### The exercise
Print out the material that follows word for word.
====== Extracted material ======
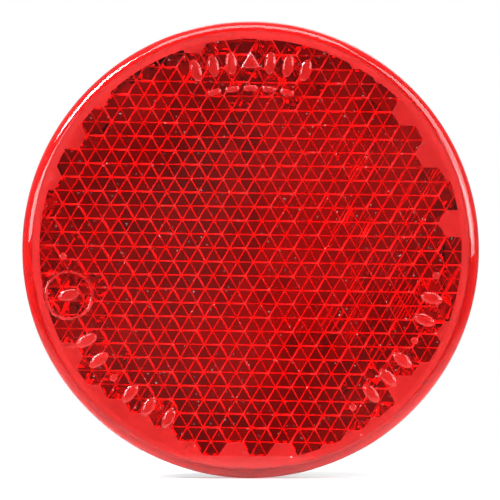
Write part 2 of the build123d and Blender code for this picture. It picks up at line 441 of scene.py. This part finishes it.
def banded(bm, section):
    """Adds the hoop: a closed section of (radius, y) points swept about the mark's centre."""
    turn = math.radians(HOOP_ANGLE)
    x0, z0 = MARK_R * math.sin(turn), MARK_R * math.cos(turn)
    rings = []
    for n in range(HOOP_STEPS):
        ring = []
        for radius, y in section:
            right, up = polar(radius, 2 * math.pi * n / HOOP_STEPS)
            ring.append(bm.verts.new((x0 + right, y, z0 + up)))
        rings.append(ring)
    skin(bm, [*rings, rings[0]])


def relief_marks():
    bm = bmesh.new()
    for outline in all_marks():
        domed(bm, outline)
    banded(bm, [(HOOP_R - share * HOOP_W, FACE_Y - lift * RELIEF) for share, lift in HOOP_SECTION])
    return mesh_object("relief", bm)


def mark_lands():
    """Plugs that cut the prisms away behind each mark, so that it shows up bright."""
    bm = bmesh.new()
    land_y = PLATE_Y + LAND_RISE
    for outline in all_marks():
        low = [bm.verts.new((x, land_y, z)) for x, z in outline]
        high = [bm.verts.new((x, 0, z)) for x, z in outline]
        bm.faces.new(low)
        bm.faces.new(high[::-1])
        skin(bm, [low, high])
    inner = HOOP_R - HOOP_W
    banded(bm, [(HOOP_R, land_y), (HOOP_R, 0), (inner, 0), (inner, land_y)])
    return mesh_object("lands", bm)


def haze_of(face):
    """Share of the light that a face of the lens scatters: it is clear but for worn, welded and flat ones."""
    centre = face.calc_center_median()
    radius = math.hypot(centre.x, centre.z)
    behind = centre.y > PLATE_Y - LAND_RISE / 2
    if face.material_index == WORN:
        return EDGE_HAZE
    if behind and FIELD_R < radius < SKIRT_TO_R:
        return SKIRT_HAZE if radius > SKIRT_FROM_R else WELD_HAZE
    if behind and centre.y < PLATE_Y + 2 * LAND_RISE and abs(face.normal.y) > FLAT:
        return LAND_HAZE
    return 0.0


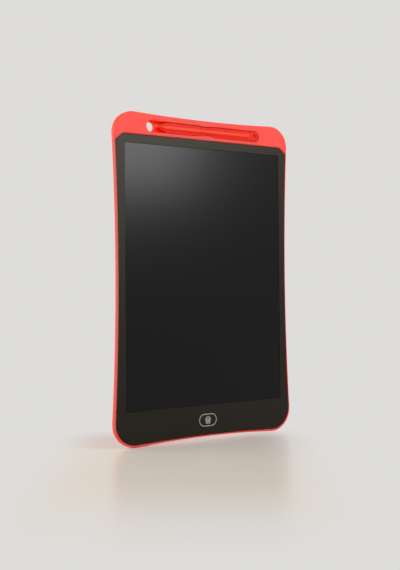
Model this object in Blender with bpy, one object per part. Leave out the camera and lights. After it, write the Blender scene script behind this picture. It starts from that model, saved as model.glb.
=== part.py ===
======
### Solution for this problem
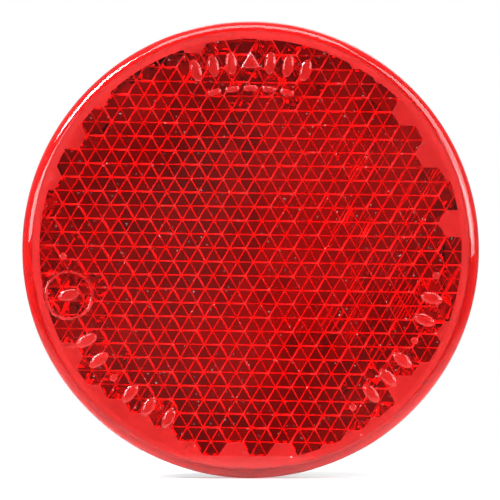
Write part 2 of the build123d and Blender code for this picture. It picks up at line 441 of scene.py. This part finishes it.
def banded(bm, section):
    """Adds the hoop: a closed section of (radius, y) points swept about the mark's centre."""
    turn = math.radians(HOOP_ANGLE)
    x0, z0 = MARK_R * math.sin(turn), MARK_R * math.cos(turn)
    rings = []
    for n in range(HOOP_STEPS):
        ring = []
        for radius, y in section:
            right, up = polar(radius, 2 * math.pi * n / HOOP_STEPS)
            ring.append(bm.verts.new((x0 + right, y, z0 + up)))
        rings.append(ring)
    skin(bm, [*rings, rings[0]])


def relief_marks():
    bm = bmesh.new()
    for outline in all_marks():
        domed(bm, outline)
    banded(bm, [(HOOP_R - share * HOOP_W, FACE_Y - lift * RELIEF) for share, lift in HOOP_SECTION])
    return mesh_object("relief", bm)


def mark_lands():
    """Plugs that cut the prisms away behind each mark, so that it shows up bright."""
    bm = bmesh.new()
    land_y = PLATE_Y + LAND_RISE
    for outline in all_marks():
        low = [bm.verts.new((x, land_y, z)) for x, z in outline]
        high = [bm.verts.new((x, 0, z)) for x, z in outline]
        bm.faces.new(low)
        bm.faces.new(high[::-1])
        skin(bm, [low, high])
    inner = HOOP_R - HOOP_W
    banded(bm, [(HOOP_R, land_y), (HOOP_R, 0), (inner, 0), (inner, land_y)])
    return mesh_object("lands", bm)


def haze_of(face):
    """Share of the light that a face of the lens scatters: it is clear but for worn, welded and flat ones."""
    centre = face.calc_center_median()
    radius = math.hypot(centre.x, centre.z)
    behind = centre.y > PLATE_Y - LAND_RISE / 2
    if face.material_index == WORN:
        return EDGE_HAZE
    if behind and FIELD_R < radius < SKIRT_TO_R:
        return SKIRT_HAZE if radius > SKIRT_FROM_R else WELD_HAZE
    if behind and centre.y < PLATE_Y + 2 * LAND_RISE and abs(face.normal.y) > FLAT:
        return LAND_HAZE
    return 0.0


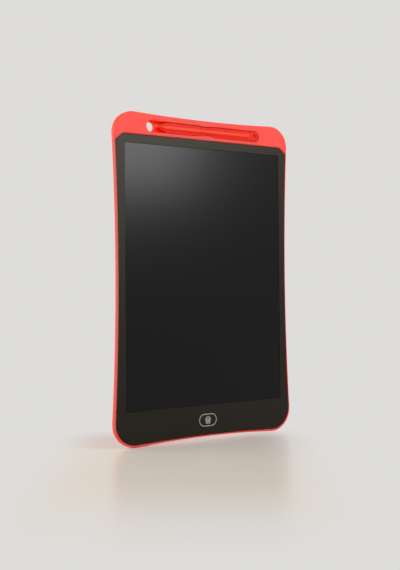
Model this object in Blender with bpy, one object per part. Leave out the camera and lights. After it, write the Blender scene script behind this picture. It starts from that model, saved as model.glb.
=== part.py ===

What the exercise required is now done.